A grandfather was trampled to death after collapsing next to his horse, an inquest heard.
Horse enthusiast Michael Heagney, 77, from Bradley, was left with fatal injuries from the horse’s hooves after his sudden collapse had startled the animal.
Bradford coroner’s court heard this morning how Mr Heagney’s grandson had discovered him on the floor after he and father William Heagney heard a bang from the stable.
Mr Heagney’s son and grandson had been tending to a horse in a nearby block at the Quarry stables in Bradley – where the family own 10 horses – on Sunday, November 1, when the tragedy struck.
The court heard retired plant driver Mr Heagney, originally from Athlone, Ireland, had a medical history of angina and ischemic heart disease, and had been on antibiotics for a chest infection at the time of his death.
In a statement read out by coroner’s officer Fiona Turnbull, William Heagney said: “My father has kept horses most of his life.
“He attended the Quarry on a daily basis – we have 10 in total.
“He was an active man despite his medical condition – he walked there from the house which is a mile away every day.”
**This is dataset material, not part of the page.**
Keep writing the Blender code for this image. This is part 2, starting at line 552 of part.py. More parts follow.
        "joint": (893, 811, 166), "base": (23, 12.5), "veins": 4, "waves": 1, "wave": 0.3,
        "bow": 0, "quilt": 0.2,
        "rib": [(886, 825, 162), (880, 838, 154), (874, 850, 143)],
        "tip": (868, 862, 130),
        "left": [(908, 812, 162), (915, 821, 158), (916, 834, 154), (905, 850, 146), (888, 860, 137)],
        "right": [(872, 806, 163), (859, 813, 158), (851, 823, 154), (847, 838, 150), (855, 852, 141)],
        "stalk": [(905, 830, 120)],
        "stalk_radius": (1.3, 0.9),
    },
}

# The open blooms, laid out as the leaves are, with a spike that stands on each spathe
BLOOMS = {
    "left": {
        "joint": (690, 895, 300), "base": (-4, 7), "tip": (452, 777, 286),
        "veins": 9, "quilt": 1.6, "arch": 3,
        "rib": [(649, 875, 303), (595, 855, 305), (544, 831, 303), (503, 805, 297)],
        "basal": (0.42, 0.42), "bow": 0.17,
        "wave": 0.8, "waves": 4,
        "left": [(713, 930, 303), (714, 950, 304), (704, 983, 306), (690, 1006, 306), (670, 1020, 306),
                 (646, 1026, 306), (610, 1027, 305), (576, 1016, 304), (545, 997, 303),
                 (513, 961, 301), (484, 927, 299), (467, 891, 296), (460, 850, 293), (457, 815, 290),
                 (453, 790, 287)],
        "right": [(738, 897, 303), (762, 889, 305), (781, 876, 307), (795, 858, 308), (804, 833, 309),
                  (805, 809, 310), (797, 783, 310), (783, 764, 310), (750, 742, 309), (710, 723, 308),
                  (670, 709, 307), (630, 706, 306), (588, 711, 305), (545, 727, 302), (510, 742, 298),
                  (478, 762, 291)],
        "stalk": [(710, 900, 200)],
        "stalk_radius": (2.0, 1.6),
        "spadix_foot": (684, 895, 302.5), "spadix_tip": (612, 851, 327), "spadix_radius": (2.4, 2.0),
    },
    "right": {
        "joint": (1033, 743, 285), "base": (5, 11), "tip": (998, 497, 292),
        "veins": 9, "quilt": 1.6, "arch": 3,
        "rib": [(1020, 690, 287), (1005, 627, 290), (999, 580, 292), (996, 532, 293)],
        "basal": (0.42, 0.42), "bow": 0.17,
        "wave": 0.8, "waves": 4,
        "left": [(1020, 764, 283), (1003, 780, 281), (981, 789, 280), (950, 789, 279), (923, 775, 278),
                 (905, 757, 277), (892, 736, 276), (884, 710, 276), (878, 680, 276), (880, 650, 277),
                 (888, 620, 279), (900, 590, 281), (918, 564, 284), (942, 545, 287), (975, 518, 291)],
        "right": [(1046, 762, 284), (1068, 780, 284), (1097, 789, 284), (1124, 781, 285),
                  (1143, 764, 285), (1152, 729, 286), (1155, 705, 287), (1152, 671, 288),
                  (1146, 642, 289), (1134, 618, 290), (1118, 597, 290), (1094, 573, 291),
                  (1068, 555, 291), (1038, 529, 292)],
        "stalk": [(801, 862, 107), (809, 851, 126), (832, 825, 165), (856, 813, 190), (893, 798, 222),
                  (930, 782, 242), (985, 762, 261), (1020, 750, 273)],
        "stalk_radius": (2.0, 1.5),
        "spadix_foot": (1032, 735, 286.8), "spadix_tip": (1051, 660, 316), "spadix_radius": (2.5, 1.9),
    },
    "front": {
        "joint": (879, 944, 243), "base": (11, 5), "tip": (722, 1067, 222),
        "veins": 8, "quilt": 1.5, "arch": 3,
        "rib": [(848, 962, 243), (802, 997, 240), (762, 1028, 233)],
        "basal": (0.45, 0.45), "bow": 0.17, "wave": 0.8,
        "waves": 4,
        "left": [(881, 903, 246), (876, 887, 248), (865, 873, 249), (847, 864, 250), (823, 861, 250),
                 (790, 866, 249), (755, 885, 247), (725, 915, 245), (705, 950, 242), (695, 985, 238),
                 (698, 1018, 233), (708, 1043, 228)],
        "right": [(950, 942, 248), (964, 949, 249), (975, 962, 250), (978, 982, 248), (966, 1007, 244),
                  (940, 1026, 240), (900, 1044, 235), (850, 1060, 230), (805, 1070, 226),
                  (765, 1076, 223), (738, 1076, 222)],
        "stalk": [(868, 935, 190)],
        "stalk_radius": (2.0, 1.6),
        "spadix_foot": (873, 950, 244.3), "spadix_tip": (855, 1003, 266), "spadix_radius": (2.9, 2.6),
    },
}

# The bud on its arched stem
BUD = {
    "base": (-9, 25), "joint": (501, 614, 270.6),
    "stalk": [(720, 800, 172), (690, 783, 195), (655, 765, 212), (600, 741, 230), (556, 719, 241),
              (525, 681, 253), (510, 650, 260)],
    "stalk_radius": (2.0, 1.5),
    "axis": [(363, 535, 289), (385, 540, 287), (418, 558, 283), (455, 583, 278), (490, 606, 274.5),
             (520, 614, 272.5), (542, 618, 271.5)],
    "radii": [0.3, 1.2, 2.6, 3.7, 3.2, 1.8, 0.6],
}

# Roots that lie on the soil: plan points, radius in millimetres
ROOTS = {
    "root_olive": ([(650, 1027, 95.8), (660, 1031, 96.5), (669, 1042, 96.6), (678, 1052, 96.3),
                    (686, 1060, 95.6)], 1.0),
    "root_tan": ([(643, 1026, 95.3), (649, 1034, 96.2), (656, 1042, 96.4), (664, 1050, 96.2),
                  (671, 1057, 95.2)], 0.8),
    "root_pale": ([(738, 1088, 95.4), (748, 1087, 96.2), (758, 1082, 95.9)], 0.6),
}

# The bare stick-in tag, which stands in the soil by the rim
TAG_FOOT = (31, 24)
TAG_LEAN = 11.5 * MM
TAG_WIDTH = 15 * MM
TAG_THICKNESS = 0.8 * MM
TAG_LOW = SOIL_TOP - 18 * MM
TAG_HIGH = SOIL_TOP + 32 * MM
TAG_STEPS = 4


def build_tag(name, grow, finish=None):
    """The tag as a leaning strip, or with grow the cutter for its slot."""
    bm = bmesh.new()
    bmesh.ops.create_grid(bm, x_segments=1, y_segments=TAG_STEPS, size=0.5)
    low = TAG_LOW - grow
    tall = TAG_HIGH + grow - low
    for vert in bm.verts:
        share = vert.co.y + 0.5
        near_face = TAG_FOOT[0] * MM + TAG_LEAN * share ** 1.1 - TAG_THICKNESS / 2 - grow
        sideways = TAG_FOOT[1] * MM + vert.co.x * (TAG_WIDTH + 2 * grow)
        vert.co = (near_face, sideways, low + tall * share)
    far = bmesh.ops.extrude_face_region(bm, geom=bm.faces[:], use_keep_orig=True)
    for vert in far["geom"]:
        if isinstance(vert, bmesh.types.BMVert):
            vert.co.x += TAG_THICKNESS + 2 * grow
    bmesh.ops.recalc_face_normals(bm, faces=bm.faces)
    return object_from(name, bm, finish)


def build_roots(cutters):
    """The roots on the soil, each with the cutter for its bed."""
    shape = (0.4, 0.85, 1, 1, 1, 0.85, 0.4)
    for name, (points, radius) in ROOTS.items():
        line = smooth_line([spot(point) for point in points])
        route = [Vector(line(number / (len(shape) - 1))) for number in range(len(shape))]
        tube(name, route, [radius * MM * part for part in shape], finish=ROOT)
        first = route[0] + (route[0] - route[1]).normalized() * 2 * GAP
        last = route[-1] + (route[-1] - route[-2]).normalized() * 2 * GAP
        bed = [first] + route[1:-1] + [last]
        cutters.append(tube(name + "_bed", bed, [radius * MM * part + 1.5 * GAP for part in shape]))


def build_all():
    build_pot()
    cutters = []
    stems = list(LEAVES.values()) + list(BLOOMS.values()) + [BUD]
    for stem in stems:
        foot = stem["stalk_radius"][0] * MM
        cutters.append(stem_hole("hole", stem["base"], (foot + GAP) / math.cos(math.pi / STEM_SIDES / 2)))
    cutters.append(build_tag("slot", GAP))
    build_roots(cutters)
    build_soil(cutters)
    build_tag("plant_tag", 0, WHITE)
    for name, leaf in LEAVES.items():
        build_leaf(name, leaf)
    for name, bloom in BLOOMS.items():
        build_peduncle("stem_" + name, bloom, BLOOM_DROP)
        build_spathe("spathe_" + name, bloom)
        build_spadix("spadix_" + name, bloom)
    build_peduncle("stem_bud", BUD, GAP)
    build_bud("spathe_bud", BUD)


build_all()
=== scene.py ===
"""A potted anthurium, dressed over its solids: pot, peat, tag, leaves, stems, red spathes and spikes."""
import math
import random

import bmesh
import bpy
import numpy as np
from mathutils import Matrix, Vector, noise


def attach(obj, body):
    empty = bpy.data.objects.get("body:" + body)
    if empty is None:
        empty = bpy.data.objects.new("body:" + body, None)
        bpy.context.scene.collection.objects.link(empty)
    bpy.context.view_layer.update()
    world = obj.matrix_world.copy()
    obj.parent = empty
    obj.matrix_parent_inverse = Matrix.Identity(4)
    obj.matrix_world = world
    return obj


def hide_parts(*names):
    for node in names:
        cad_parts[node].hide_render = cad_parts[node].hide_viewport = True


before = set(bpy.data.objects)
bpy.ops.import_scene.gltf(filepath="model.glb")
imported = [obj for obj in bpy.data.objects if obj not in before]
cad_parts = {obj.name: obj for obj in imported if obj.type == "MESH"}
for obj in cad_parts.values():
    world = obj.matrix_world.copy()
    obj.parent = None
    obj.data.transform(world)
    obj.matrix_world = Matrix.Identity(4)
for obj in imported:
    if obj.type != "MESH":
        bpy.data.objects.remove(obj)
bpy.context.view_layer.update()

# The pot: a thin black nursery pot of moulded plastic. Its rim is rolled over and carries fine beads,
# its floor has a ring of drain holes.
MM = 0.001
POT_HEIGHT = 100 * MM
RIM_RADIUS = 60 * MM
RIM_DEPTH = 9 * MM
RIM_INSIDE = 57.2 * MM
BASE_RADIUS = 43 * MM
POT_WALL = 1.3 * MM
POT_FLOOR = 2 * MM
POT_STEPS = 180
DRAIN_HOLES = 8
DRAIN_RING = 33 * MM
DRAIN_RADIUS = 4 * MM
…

On the morning of his death, William Heagney said he had left his father at the bottom of the site.
“I heard a noise like a bang or a knock,” he said. “I told my son to go down and find out what it was.
“He went and shouted ‘he’s dead, dad’.”
The family called emergency services and an air ambulance later took Mr Heagney to the A&E department at Leeds General Infirmary where he was pronounced dead from his injuries.
The inquest heard how the eight-year-old male horse had been bred by the family, who had never had any concerns over his temperament.
Medical reports read out in court stated that Mr Heagney had suffered injuries to his head, chest and spine and internal bleeding in the incident, and was alive at the time of these injuries.
Pathologist’s reports said he was “unlikely” to have collapsed due to cardiac arrest, but wouldn’t rule it out completely.
Assistant coroner Mary Burke said: “It appears to me that Mr Heagney has stumbled.
“Has he stumbled because of a coughing fit due to his chest infection or a flutter of his heart? Sadly we’ll never know.
“He has landed on the ground – it was heard some distance away.
“The horse who was not facing in his direction must clearly have been startled by such a significant sound and the horses hooves have come into contact with him.
“The resulting injuries were the cause of death.”
Ms Burke recorded a verdict of accidental death.